VOLCANIC ASH |
Losing weight is the No. 1 New Year's resolution, surveys say.
A fiscal diet would be a good pledge for local elected officials as we head into 2006 with the city sitting on a $125 million property tax windfall and the state fat with a $600 million budget surplus.
Political leaders who resist giving a share of the bonus back to taxpayers underestimate public frustration with a surging cost of living that is stifling Hawai'i's quality of life and driving our kids to the Mainland.
In the past year, local residents, who were already among the nation's highest taxed, have been suffocated by multiple increases in taxes and fees.
Honolulu property tax assessments are up an average 26 percent this year, much of it the result of outside speculation, continuing a six-year run that has doubled assessed values and sent taxes soaring.
A 12.5 percent excise tax increase is on O'ahu's horizon to pay for rail transit.
High gasoline prices that bloodied consumers resulted in tax windfalls that officials show little interest in returning, and beverage container deposits have yielded the state an $18 million surplus.
Also up are conveyance and vehicle taxes, bus fares and fees for parking, sewers, building permits, refuse tipping and park use.
The pocketbook blows are becoming so suffocating that even liberals often accused of tax-and-spend inclinations are organizing for property tax relief.
Mayor Mufi Hannemann dismisses calls for reductions by asking the few City Council members seeking to lower tax rates which parks and road projects in their districts they would cut.
The problem is that the mayor isn't proposing to spend all of the new tax money on roads and parks.
He'd use the biggest single chunk of the $125 million to establish a $50 million "rainy day" fund.
It's fair to question whether now is the right time to further burden suffering homeowners to stash money that won't likely be needed anytime soon.
It's fair to ask whether it meets Hannemann's oft-stated standard of need-to-have vs. nice-to-have.
It's a similar story at the Capitol, where lawmakers show little enthusiasm for Gov. Linda Lingle's proposal to return half of the budget surplus to taxpayers.
They argue that the money is needed to pay for schools, affordable housing and job training.

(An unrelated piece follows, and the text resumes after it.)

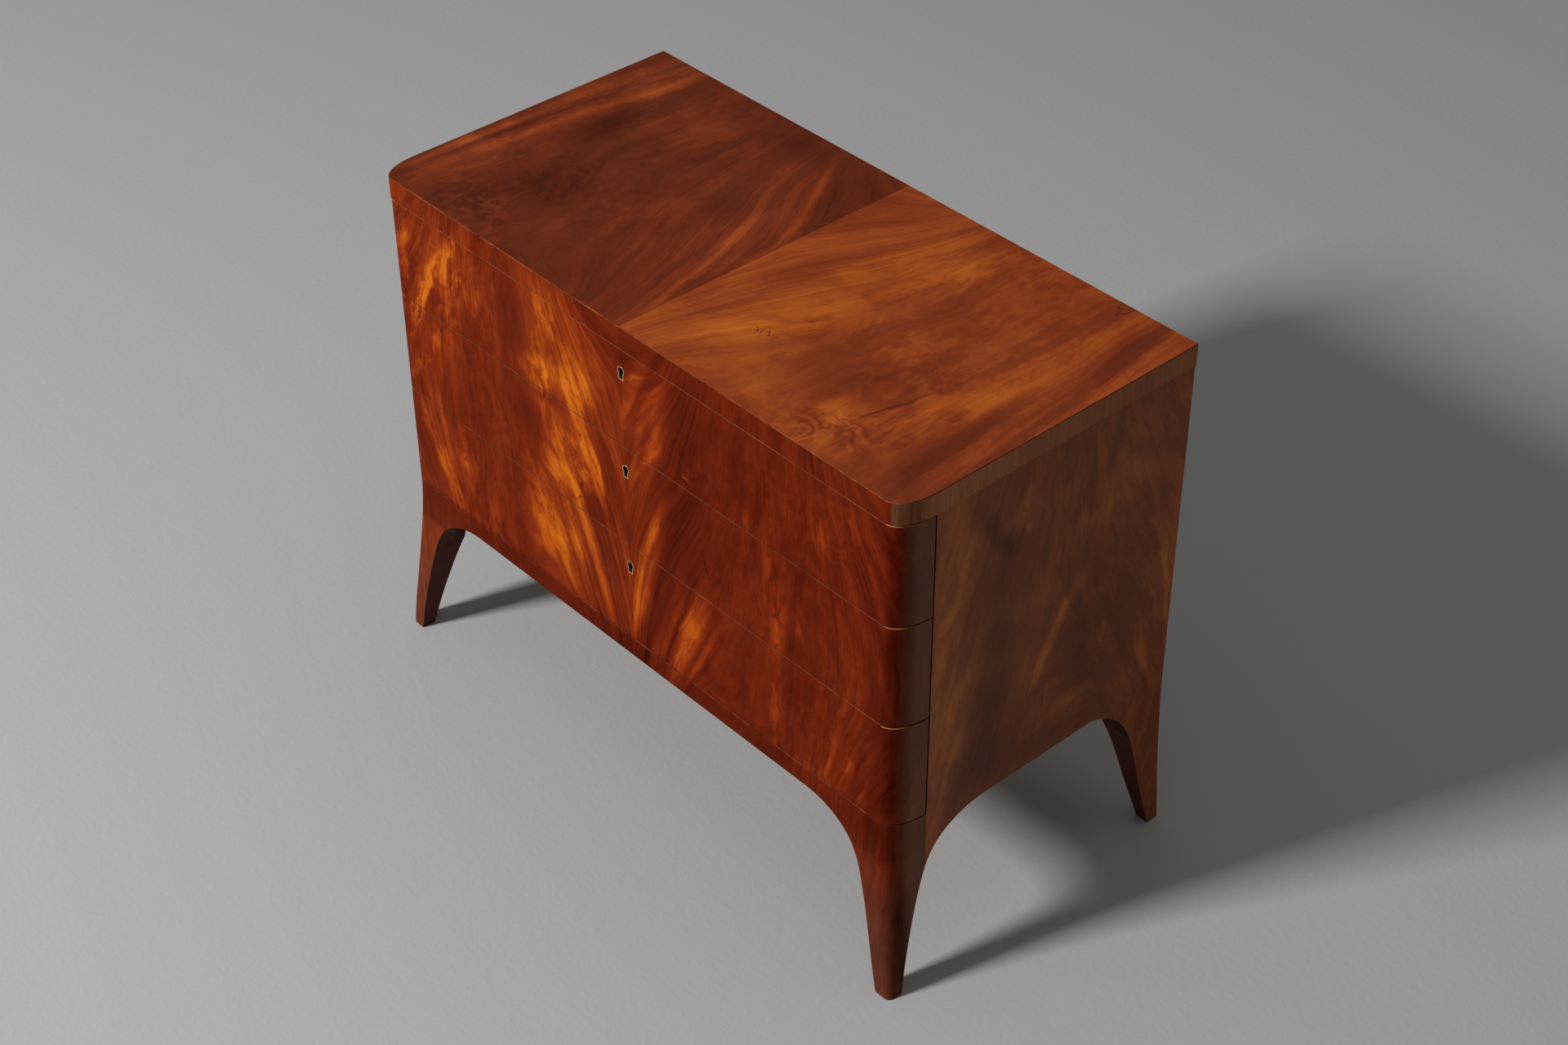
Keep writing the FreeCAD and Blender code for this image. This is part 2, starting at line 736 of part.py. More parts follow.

The rub is that those worthy initiatives aren't where all the money likely will end up.
If you read between the lines, legislators' main concern seems to be keeping cash available to finance hefty pay raises for the public worker unions that support their election.
Some lawmakers even suggest that under the binding arbitration law they unwisely enacted three years ago, the 40,000-member Hawai'i Government Employees Association could get the same raises of 9 percent and 11 percent that University of Hawai'i professors will receive in the last two years of their contract.
It's an outrageous notion; the UH raises were a special agreement to correct long-recognized inequities in what local professors were paid compared to peers at comparable universities.
Nobody has ever suggested with a straight face that HGEA's army of bureaucrats is similarly underpaid.
Public workers certainly deserve fair raises in a strong economy, but legislators must stop enabling unions to use their political clout to hog it all.
In the past decade, public worker pay and benefit increases have sucked up virtually all of the $1 billion in cumulative state revenue growth during that period, according to figures compiled by the Lingle administration.
There should be a steep political price next year if elected officials don't cease their slavish devotion to keeping public workers fat while everybody else suffers and pressing public needs go unmet.